Task directions
Exactly the lines from the opening of the records through the line containing "return [Wire(tree, s)" should be copied, with both included.

Begin

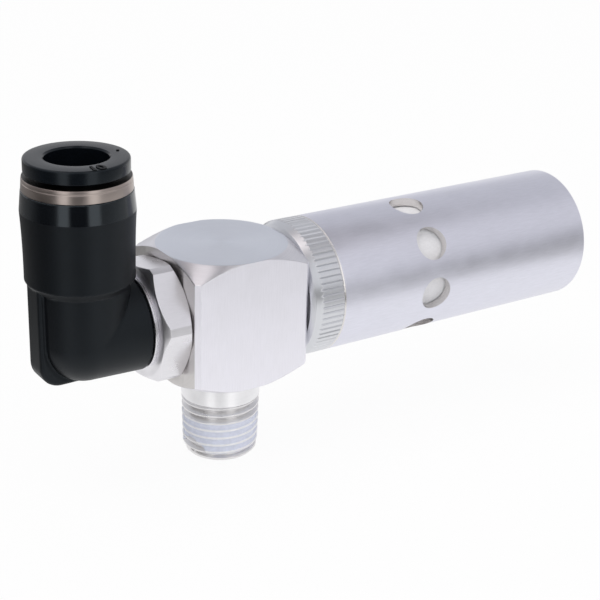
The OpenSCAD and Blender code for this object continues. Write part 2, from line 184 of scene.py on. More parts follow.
def separate(tree, vector):
    """The three parts of a vector, as wires."""
    node = tree.nodes.new("ShaderNodeSeparateXYZ")
    plug(tree, vector, node.inputs[0])
    return [Wire(tree, s) for s in node.outputs]


def noise(tree, vector, scale, detail, roughness=0.55):
    """A soft noise, about 0.5 on average."""
    node = add_node(tree, "ShaderNodeTexNoise", {"noise_dimensions": "3D"}, Vector=vector,
                    Scale=scale, Detail=detail, Roughness=roughness)
    return Wire(tree, node.outputs[0])


# ---------------------------------------------------------------------------
# Finishes
# ---------------------------------------------------------------------------


class Finish:
    """A material under way: its tree, shader and the object's own coordinates in millimetres."""

    def __init__(self, name, colour, metallic, roughness, **constants):
        self.material = bpy.data.materials.new(name)
        self.material.use_nodes = True
        self.tree = self.material.node_tree
        self.shader = self.tree.nodes["Principled BSDF"]
        self.colour = tuple(colour)
        self.roughness = roughness
        self.shader.inputs["Base Color"].default_value = (*self.colour, 1.0)
        self.shader.inputs["Metallic"].default_value = metallic
        self.shader.inputs["Roughness"].default_value = roughness
        for key, value in constants.items():
            self.shader.inputs[key.replace("_", " ")].default_value = value
        self.material.diffuse_color = (*self.colour, 1.0)
        coordinates = self.tree.nodes.new("ShaderNodeTexCoord")
        place = add_node(self.tree, "ShaderNodeVectorMath", {"operation": "SCALE"}, Scale=1.0 / MM)
        self.tree.links.new(coordinates.outputs["Object"], place.inputs[0])
        self.vector = place.outputs[0]
        self.normal = None

    def stretched(self, x, y, z):
        """The coordinates scaled apart, so that a noise drawn on them turns into lines."""
        node = add_node(self.tree, "ShaderNodeMapping", {"vector_type": "POINT"},
                        Vector=self.vector, Scale=(x, y, z))
        return node.outputs[0]

    def around(self, axis, centre, along, out, turn):
        """Coordinates of a turned surface: along the axis, out from it, and a little round it."""
        x, y, z = separate(self.tree, self.vector)
        if axis == "X":
            a, u, v = x, y - centre[1], z - centre[2]
        else:
            a, u, v = z, x - centre[0], y - centre[1]
        radius = (u * u + v * v).math("SQRT")
        angle = v.math("ARCTAN2", u)
        return combine(self.tree, a * along, radius * out, angle.math("SINE") * turn)

    def shade(self, pattern, amount):
        """Lets the colour drift lighter and darker with a pattern, and more to the dark side."""
        level = pattern.spread(1.0 - amount, 1.0 + amount * 0.6)
        node = add_node(self.tree, "ShaderNodeVectorMath", {"operation": "SCALE"})
        source = self.shader.inputs["Base Color"]
        if source.is_linked:
            self.tree.links.new(source.links[0].from_socket, node.inputs[0])
        else:
            node.inputs[0].default_value = self.colour
        plug(self.tree, level, node.inputs["Scale"])
        self.tree.links.new(node.outputs[0], source)

    def mix_colour(self, factor, other):
        """Blends the colour towards another where the factor is high."""
        node = add_node(self.tree, "ShaderNodeMix", {"data_type": "RGBA"})
        source = self.shader.inputs["Base Color"]
        if source.is_linked:
            self.tree.links.new(source.links[0].from_socket, node.inputs[6])
        else:
            node.inputs[6].default_value = (*self.colour, 1.0)
        plug(self.tree, factor, node.inputs[0])
        node.inputs[7].default_value = (*other, 1.0)
        self.tree.links.new(node.outputs[2], source)

    def gloss(self, pattern, amount):
        """Lets the roughness drift with a pattern, by a share of itself."""
        drift = self.roughness * amount
        level = pattern.spread(self.roughness - drift, self.roughness + drift)
        plug(self.tree, level, self.shader.inputs["Roughness"])

    def relief(self, pattern, depth):
        """Adds fine relief, with its depth in millimetres."""
        node = add_node(self.tree, "ShaderNodeBump", Strength=1.0, Distance=depth * MM, Height=pattern)
        if self.normal is not None:
            self.tree.links.new(self.normal, node.inputs["Normal"])
        self.normal = node.outputs["Normal"]
        self.tree.links.new(self.normal, self.shader.inputs["Normal"])

    def turned_sheen(self, axis, amount):
        """Spreads the shine across the turning marks, as a lathe's finish does."""
        node = add_node(self.tree, "ShaderNodeTangent", {"direction_type": "RADIAL", "axis": axis})
        self.tree.links.new(node.outputs[0], self.shader.inputs["Tangent"])
        self.shader.inputs["Anisotropic"].default_value = amount
        self.shader.inputs["Anisotropic Rotation"].default_value = 0.25


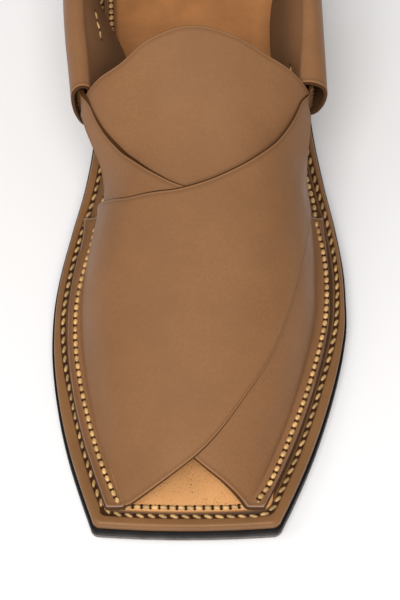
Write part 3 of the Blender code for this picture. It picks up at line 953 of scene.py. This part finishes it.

End

Task solution
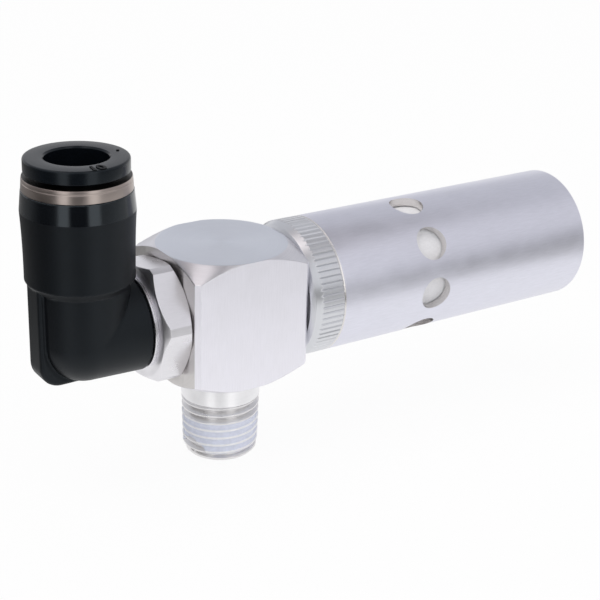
The OpenSCAD and Blender code for this object continues. Write part 2, from line 184 of scene.py on. More parts follow.
def separate(tree, vector):
    """The three parts of a vector, as wires."""
    node = tree.nodes.new("ShaderNodeSeparateXYZ")
    plug(tree, vector, node.inputs[0])
    return [Wire(tree, s) for s in node.outputs]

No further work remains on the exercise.